Done in duplicate at Singapore this 12th day of February 1997
For the Government of the United Kingdom of Great Britain and Northern Ireland:
Malcolm Rifkind
For the Government of the Republic of Singapore:
Richard Hu
Your Excellency
Singapore
12th February 1997
I have the honour to refer to the Agreement between the Government of the United Kingdom of Great Britain and Northern Ireland and the Government of the Republic of Singapore for the Avoidance of Double Taxation and the Prevention of Fiscal Evasion with respect to Taxes on Income and Capital Gains which has been signed today and to propose on behalf of the Government of the United Kingdom of Great Britain and Northern Ireland that:
(1) for the purposes of the Agreement a charity or pension fund created, established and recognised for tax purposes in a Contracting State shall be treated as a resident of that State.
(2) in relation to paragraph (3) of Article 8:
this provision shall not apply to interest which arises from the lending of funds between associated enterprises.
(3) in relation to paragraph (1) of Article 17:
income referred to in this paragraph shall include income derived from any personal activities exercised by a resident of one Contracting State in the other Contracting State relating to his reputation as an entertainer or sportsman.
(4) in relation to Article 18:
the term “annuity” refers to an annuity paid in recognition of past employment services.
If the foregoing proposals are acceptable to the Government of the Republic of Singapore, I have the honour to suggest that the present Note and Your Excellency’s reply to that effect should be regarded as constituting an agreement between the two Governments in this matter, which shall enter into force at the same time as the entry into force of the Agreement.
Malcolm Rifkind
Secretary of State for Foreign and Commonwealth Affairs of the United Kingdom of Great Britain and Northern Ireland
Your Excellency
Singapore
12th February 1997
I have the honour to acknowledge the receipt of your Note of today’s date which reads as follows:
“Your Excellency
I have the honour to refer to the Agreement between the Government of the United Kingdom of Great Britain and Northern Ireland and the Government of the Republic of Singapore for the Avoidance of Double Taxation and the Prevention of Fiscal Evasion with respect to Taxes on Income and Capital Gains which has been signed today and to propose on behalf of the Government of the United Kingdom of Great Britain and Northern Ireland that:
(1) for the purposes of the Agreement a charity or pension fund created, established and recognised for tax purposes in a Contracting State shall be treated as a resident of that State.

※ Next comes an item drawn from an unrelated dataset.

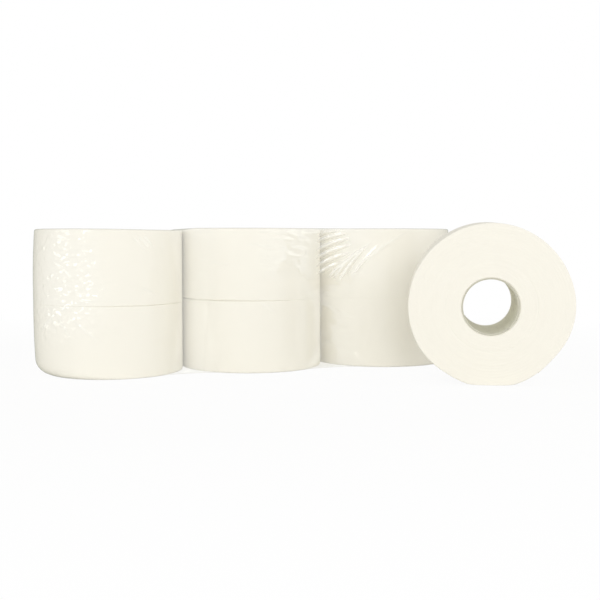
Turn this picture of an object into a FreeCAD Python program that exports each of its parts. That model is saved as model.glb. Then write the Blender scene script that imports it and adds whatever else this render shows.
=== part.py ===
import FreeCAD
import Part

import math
import os

from FreeCAD import Placement, Rotation, Vector

# A pack of large toilet rolls. Three stacks of two rolls stand side by side in one clear shrink
# film, and one more roll stands by itself on its rim, in front of the pack's right end.
#
# Millimetres, +Z up. The origin is the middle of the pack's base, +X runs along the row of stacks
# to the right, and -Y is the front. Each roll is a winding of tissue on a card core.

# Rolls
ROLL_DIAMETER = 180.0
ROLL_WIDTH = 87.0
CORE_BORE = 60.0
CORE_WALL = 1.8
# The card is cut shorter than the tissue by this much at each end.
CORE_RECESS = 1.0
# Rounding of a winding's rims, where nothing presses on them
RIM_ROUNDING = 1.6
# Height of the step where the last sheet ends on the outside of a winding
TAIL_STEP = 0.5
# Circular grooves between the turns, on the end faces that can be seen
GROOVE_COUNT = 4
GROOVE_DEPTH = 0.4
GROOVE_WIDTH = 1.0

# Stacks, from left to right
STACK_NAMES = ("left", "middle", "right")
STACK_CLEARANCE = 0.3
# How far each stack's joint between its two rolls lies below mid-height
JOINT_DROPS = (3.0, 0.0, 0.0)
# Where the last sheet ends on each roll, lower then upper, in degrees from +X
TAIL_ANGLES = ((62.0, 118.0), (218.0, 71.0), (140.0, 35.0))

# Film. The real one is about 0.05 thick.
FILM_THICKNESS = 0.3
FILM_CLEARANCE = 0.2
# Radius of the hollow that the film makes where it passes from one stack to the next
BRIDGE_RADII = (80.0, 110.0)
# The film pulls the rims of the rolls in, more so at the base than at the top.
BOTTOM_ROUNDING = 8.0
TOP_ROUNDING = 2.5

# Gathers of film that fan out from the hollow between the middle and right stacks.
# Each is (distance to the right of the hollow's middle, depth under the top) at both of its ends.
GATHER_HEIGHT = 1.4
GATHER_WIDTH = 4.0
GATHERS = (
    ((-12.0, 18.0), (21.0, 9.0)),
    ((-7.0, 29.0), (24.0, 17.0)),
    ((-4.0, 40.0), (29.0, 24.0)),
    ((-2.0, 50.0), (25.0, 36.0)),
    ((8.0, 63.0), (44.0, 28.0)),
    ((16.0, 67.0), (60.0, 20.0)),
    ((30.0, 64.0), (82.0, 15.0)),
)

# Loose roll. Its middle lies this far to the right of the right stack's middle.
LOOSE_SHIFT = 38.3
# Clear space between it and the film, measured from back to front before it leans
LOOSE_GAP = 55.5
# Its open end faces this many degrees to the left of straight ahead.
LOOSE_TURN = 25.2
# The roll leans forwards this many degrees, so the flat spot is deepest at its front.
LOOSE_LEAN = 1.6
# How far its soft rim is pressed in where it stands, halfway along its width
FLAT_SPOT_DEPTH = 1.7
LOOSE_TAIL_ANGLE = 305.0

# Derived sizes
ROLL_RADIUS = ROLL_DIAMETER / 2
CORE_RADIUS = CORE_BORE / 2 + CORE_WALL
STACK_PITCH = ROLL_DIAMETER + STACK_CLEARANCE
STACK_X = [(i - (len(STACK_NAMES) - 1) / 2) * STACK_PITCH for i in range(len(STACK_NAMES))]
STACK_HEIGHT = 2 * ROLL_WIDTH
PACK_HEIGHT = STACK_HEIGHT + 2 * FILM_THICKNESS
FILM_RADIUS = ROLL_RADIUS + FILM_CLEARANCE + FILM_THICKNESS
LOOSE_SINE = math.sin(math.radians(LOOSE_TURN))
LOOSE_COSINE = math.cos(math.radians(LOOSE_TURN))
LOOSE_X = STACK_X[-1] + LOOSE_SHIFT
LOOSE_Y = -(FILM_RADIUS + LOOSE_GAP + ROLL_RADIUS * LOOSE_SINE + ROLL_WIDTH / 2 * LOOSE_COSINE)
LOOSE_AXIS_HEIGHT = ROLL_RADIUS * math.cos(math.radians(LOOSE_LEAN)) - FLAT_SPOT_DEPTH

UP = Vector(0, 0, 1)
ORIGIN = Vector(0, 0, 0)
# Cutting bodies pass the surface that they cut by this much.
SPARE = 1.0
# Two heights closer than this are the same.
CLOSE = 1e-6


def polar(radius, degrees, height=0.0):
    """The point at a radius and an angle from +X."""
    angle = math.radians(degrees)
    return Vector(radius * math.cos(angle), radius * math.sin(angle), height)


def arc(start, middle, end):
    return Part.Arc(start, middle, end).toShape()


def polyline(points):
    return [Part.LineSegment(a, b).toShape() for a, b in zip(points, points[1:])]


# Windings and cores


def spiral_prism(tail_angle, width):
    """A winding's outside: four quarter arcs that shrink by the tail's step over a full turn."""
    shrink = TAIL_STEP / 4
    centre = Vector(ORIGIN)
    start = polar(ROLL_RADIUS, tail_angle)
    point = start
    edges = []
    for quarter in range(4):
        radius = ROLL_RADIUS - quarter * shrink
        angle = tail_angle + 90 * quarter
        end = centre + polar(radius, angle + 90)
        edges.append(arc(point, centre + polar(radius, angle + 45), end))
        centre = centre + polar(shrink, angle + 90)
        point = end
    edges.append(Part.LineSegment(point, start).toShape())
    return Part.Face(Part.Wire(edges)).extrude(UP * width)


def face_profile(rim_x, height, inward, grooves):
    """Half of an end face, from the core out to the start of its rim, with grooves if it has them."""
    points = [Vector(CORE_RADIUS, 0, height)]
    if grooves:
        spacing = (rim_x - CORE_RADIUS) / (GROOVE_COUNT + 1)
        for i in range(GROOVE_COUNT):
            x = CORE_RADIUS + (i + 1) * spacing
            points.append(Vector(x - GROOVE_WIDTH / 2, 0, height))
            points.append(Vector(x, 0, height + inward * GROOVE_DEPTH))
            points.append(Vector(x + GROOVE_WIDTH / 2, 0, height))
    points.append(Vector(rim_x, 0, height))
    return points


def turned_blank(width, low_rounding, high_rounding, low_grooves, high_grooves):
    """A ring with the winding's bore, rims and grooves, a little larger round than the winding."""
    reach = ROLL_RADIUS + SPARE / 10
    low = face_profile(reach - low_rounding, 0, 1, low_grooves)
    high = face_profile(reach - high_rounding, width, -1, high_grooves)
    low_side = Vector(reach, 0, low_rounding)
    high_side = Vector(reach, 0, width - high_rounding)
    halfway = 1 - math.cos(math.radians(45))
    low_bend = Vector(reach - low_rounding * halfway, 0, low_rounding * halfway)
    high_bend = Vector(reach - high_rounding * halfway, 0, width - high_rounding * halfway)
    edges = polyline(low)
    edges.append(arc(low[-1], low_bend, low_side))
    edges.append(Part.LineSegment(low_side, high_side).toShape())
    edges.append(arc(high_side, high_bend, high[-1]))
    edges += polyline(list(reversed(high)) + [low[0]])
    return Part.Face(Part.Wire(edges)).revolve(ORIGIN, UP, 360)


def winding(width, tail_angle, low_rounding, high_rounding, low_grooves, high_grooves):
    """The tissue of one roll, standing on an end face at the origin."""
    blank = turned_blank(width, low_rounding, high_rounding, low_grooves, high_grooves)
    return spiral_prism(tail_angle, width).common(blank).Solids[0]


def core(width):
    """The card core of a roll that stands on an end face at the origin."""
    length = width - 2 * CORE_RECESS
    tube = Part.makeCylinder(CORE_RADIUS, length, Vector(0, 0, CORE_RECESS))
    bore = Part.makeCylinder(CORE_BORE / 2, length + 2 * SPARE, Vector(0, 0, CORE_RECESS - SPARE))
    return tube.cut(bore).Solids[0]


def stacked_rolls():
    """The wrapped rolls, as node names with their solids."""
    parts = {}
    for stack, x, drop, tails in zip(STACK_NAMES, STACK_X, JOINT_DROPS, TAIL_ANGLES):
        low_width = ROLL_WIDTH - drop
        high_width = ROLL_WIDTH + drop
        low_place = Vector(x, 0, FILM_THICKNESS)
        high_place = low_place + UP * low_width
        low = winding(low_width, tails[0], BOTTOM_ROUNDING, RIM_ROUNDING, False, False)
        high = winding(high_width, tails[1], RIM_ROUNDING, TOP_ROUNDING, False, True)
        parts[f"tissue_{stack}_lower"] = low.translated(low_place)
        parts[f"core_{stack}_lower"] = core(low_width).translated(low_place)
        parts[f"tissue_{stack}_upper"] = high.translated(high_place)
        parts[f"core_{stack}_upper"] = core(high_width).translated(high_place)
    return parts


# Film


def bridge_offset(index):
    """How far in front of the row's middle line the centre of a hollow's arc is."""
    return math.sqrt((FILM_RADIUS + BRIDGE_RADII[index]) ** 2 - (STACK_PITCH / 2) ** 2)


def bridge_angle(index):
    """The angle from the row's line at which the film leaves a stack for the hollow beside it."""
    return math.degrees(math.atan2(bridge_offset(index), STACK_PITCH / 2))


def row_outline(inset, height):
    """The film's outline in plan: round each stack and hollow between two."""
    radius = FILM_RADIUS - inset
    last = len(STACK_X) - 1
    edges = []
    for side in (-1, 1):
        for i, x in enumerate(STACK_X):
            centre = Vector(x, 0, height)
            arrival = 180 if i == 0 else 180 - bridge_angle(i - 1)
            departure = 0 if i == last else bridge_angle(i)
            start, middle, end = [
                centre + polar(radius, side * angle)
                for angle in (arrival, (arrival + departure) / 2, departure)
            ]
            edges.append(arc(start, middle, end))
            if i < last:
                hollow = Vector(x + STACK_PITCH / 2, side * bridge_offset(i), height)
                deepest = hollow - Vector(0, side * (BRIDGE_RADII[i] + inset), 0)
                following = Vector(STACK_X[i + 1], 0, height)
                following = following + polar(radius, side * (180 - bridge_angle(i)))
                edges.append(arc(end, deepest, following))
    return Part.Wire(Part.__sortEdges__(edges))


def edges_at(solid, height):
    """The edges of a solid that lie at one height all along."""
    return [
        edge for edge in solid.Edges if all(abs(v.Point.z - height) < CLOSE for v in edge.Vertexes)
    ]


def wrapped_volume(inset):
    """All that lies inside the film's outer skin, or inside a skin that lies further in."""
    base = inset
    top = PACK_HEIGHT - inset
    solid = Part.Face(row_outline(inset, base)).extrude(UP * (top - base))
    solid = solid.makeFillet(BOTTOM_ROUNDING - inset, edges_at(solid, base))
    return solid.makeFillet(TOP_ROUNDING - inset, edges_at(solid, top))


def film_front(x):
    """The Y of the film's front at an X between the middle stack and the right one."""
    middle_x, right_x = STACK_X[-2:]
    leave = math.radians(bridge_angle(-1))
    if x < middle_x + FILM_RADIUS * math.cos(leave):
        return -math.sqrt(FILM_RADIUS ** 2 - (x - middle_x) ** 2)
    if x > right_x - FILM_RADIUS * math.cos(leave):
        return -math.sqrt(FILM_RADIUS ** 2 - (x - right_x) ** 2)
    hollow_x = (middle_x + right_x) / 2
    return math.sqrt(BRIDGE_RADII[-1] ** 2 - (x - hollow_x) ** 2) - bridge_offset(-1)


def gather(start, end):
    """One fold of film, stretched between two points of the film's front, as two long pyramids."""
    middle = (start + end) * 0.5
    # The straight fold leaves the curved film by this much at its middle, so it is that much thicker.
    bow = abs(middle.y - film_front(middle.x))
    outwards = Vector(0, -(GATHER_HEIGHT + bow), 0)
    across = (end - start).cross(outwards).normalize() * (GATHER_WIDTH / 2)
    corners = [middle + outwards, middle + across, middle - outwards, middle - across]
    section = Part.makePolygon(corners + corners[:1])
    return Part.makeLoft([Part.Vertex(start), section, Part.Vertex(end)], True, True)


def film():
    """The shrink film: one thin closed skin round the row of stacks."""
    hollow_x = (STACK_X[-2] + STACK_X[-1]) / 2
    folds = []
    for ends in GATHERS:
        start, end = [
            Vector(hollow_x + x, film_front(hollow_x + x), PACK_HEIGHT - depth) for x, depth in ends
        ]
        folds.append(gather(start, end))
    return wrapped_volume(0).fuse(folds).cut(wrapped_volume(FILM_THICKNESS)).Solids[0]


# Loose roll


def loose_roll():
    """The roll on its rim, with one end face to the front and a flat spot underneath."""
    tissue = winding(ROLL_WIDTH, LOOSE_TAIL_ANGLE, RIM_ROUNDING, RIM_ROUNDING, True, True)
    middle = Placement(Vector(0, 0, -ROLL_WIDTH / 2), Rotation())
    # The axis turns from upright to level and a little past it, so the upper end faces the front.
    level = Placement(ORIGIN, Rotation(Vector(1, 0, 0), 90 + LOOSE_LEAN))
    turned = Placement(ORIGIN, Rotation(UP, -LOOSE_TURN))
    carried = Placement(Vector(LOOSE_X, LOOSE_Y, LOOSE_AXIS_HEIGHT), Rotation())
    place = carried.multiply(turned).multiply(level).multiply(middle)
    tissue.Placement = place
    card = core(ROLL_WIDTH)
    card.Placement = place
    corner = Vector(LOOSE_X - ROLL_DIAMETER, LOOSE_Y - ROLL_DIAMETER, -ROLL_RADIUS)
    ground = Part.makeBox(2 * ROLL_DIAMETER, 2 * ROLL_DIAMETER, ROLL_RADIUS, corner)
    return {"tissue_loose": tissue.cut(ground).Solids[0], "core_loose": card}


def main():
    parts = stacked_rolls()
    parts.update(loose_roll())
    parts["film_wrap"] = film()
    os.makedirs("parts", exist_ok=True)
    for name, shape in sorted(parts.items()):
        shape.exportStep(f"parts/{name}.step")
        print(f"{name:20s} valid {shape.isValid()} volume {shape.Volume:.0f} mm3")


main()
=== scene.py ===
import math

import bpy
import numpy as np
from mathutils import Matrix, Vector


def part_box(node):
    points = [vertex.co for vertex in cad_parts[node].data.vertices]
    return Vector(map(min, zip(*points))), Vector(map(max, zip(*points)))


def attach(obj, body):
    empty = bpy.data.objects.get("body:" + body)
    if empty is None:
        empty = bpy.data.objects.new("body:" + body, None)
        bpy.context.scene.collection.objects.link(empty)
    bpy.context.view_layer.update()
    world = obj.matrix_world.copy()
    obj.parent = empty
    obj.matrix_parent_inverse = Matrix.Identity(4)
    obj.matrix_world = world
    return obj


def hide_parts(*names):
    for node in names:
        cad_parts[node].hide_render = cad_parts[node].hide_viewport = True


# A pack of large toilet rolls in clear shrink film, with one more roll on its rim in front.
# Sizes below are in millimetres, and meshes are in metres.

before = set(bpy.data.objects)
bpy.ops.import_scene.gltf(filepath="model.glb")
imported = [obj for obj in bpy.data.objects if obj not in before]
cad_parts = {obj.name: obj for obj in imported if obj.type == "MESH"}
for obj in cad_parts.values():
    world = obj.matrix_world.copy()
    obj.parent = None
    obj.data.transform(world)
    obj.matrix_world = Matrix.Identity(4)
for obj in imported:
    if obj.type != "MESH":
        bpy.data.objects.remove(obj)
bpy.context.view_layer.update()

MM = 0.001

# Camera
CAMERA_PLACE = (-320.6, -1179.0, 159.7)
CAMERA_TURN = 18.2
CAMERA_DIP = 3.6
CAMERA_LENS = 56.87

# Rolls
STACKS = ("left", "middle", "right")
LEVELS = ("lower", "upper")
LOOSE_TURN = 25.2
LOOSE_LEAN = 1.6
TAIL_STEP = 0.5
RIM_ROUNDING = 1.6
TOP_ROUNDING = 2.5
BASE_ROUNDING = 2.0
# The film rounds the base most at the pack's left end, and this power sets how fast that fades.
END_ROUNDING = 16.0
END_BLEND = 1.5
SHEET_LENGTH = 104.0
# Depth to which the winding's innermost turns are worn round, at the core
BORE_ROUNDING = 1.3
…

(2) in relation to paragraph (3) of Article 8:
this provision shall not apply to interest which arises from the lending of funds between associated enterprises.
(3) in relation to paragraph (1) of Article 17:
income referred to in this paragraph shall include income derived from any personal activities exercised by a resident of one Contracting State in the other Contracting State relating to his reputation as an entertainer or sportsman.
(4) in relation to Article 18:
the term “annuity” refers to an annuity paid in recognition of past employment services.
If the foregoing proposals are acceptable to the Government of the Republic of Singapore, I have the honour to suggest that the present Note and Your Excellency’s reply to that effect should be regarded as constituting an agreement between the two Governments in this matter, which shall enter into force at the same time as the entry into force of the Agreement.”
I have further the honour to confirm that the Government of the Republic of Singapore accepts the proposals contained in your Note and agrees that the same and the present reply shall be regarded as constituting an agreement between the two Governments in this matter, which shall enter into force at the same time as the entry into force of the Agreement.
Richard Hu
Minister for Finance of the Republic of Singapore.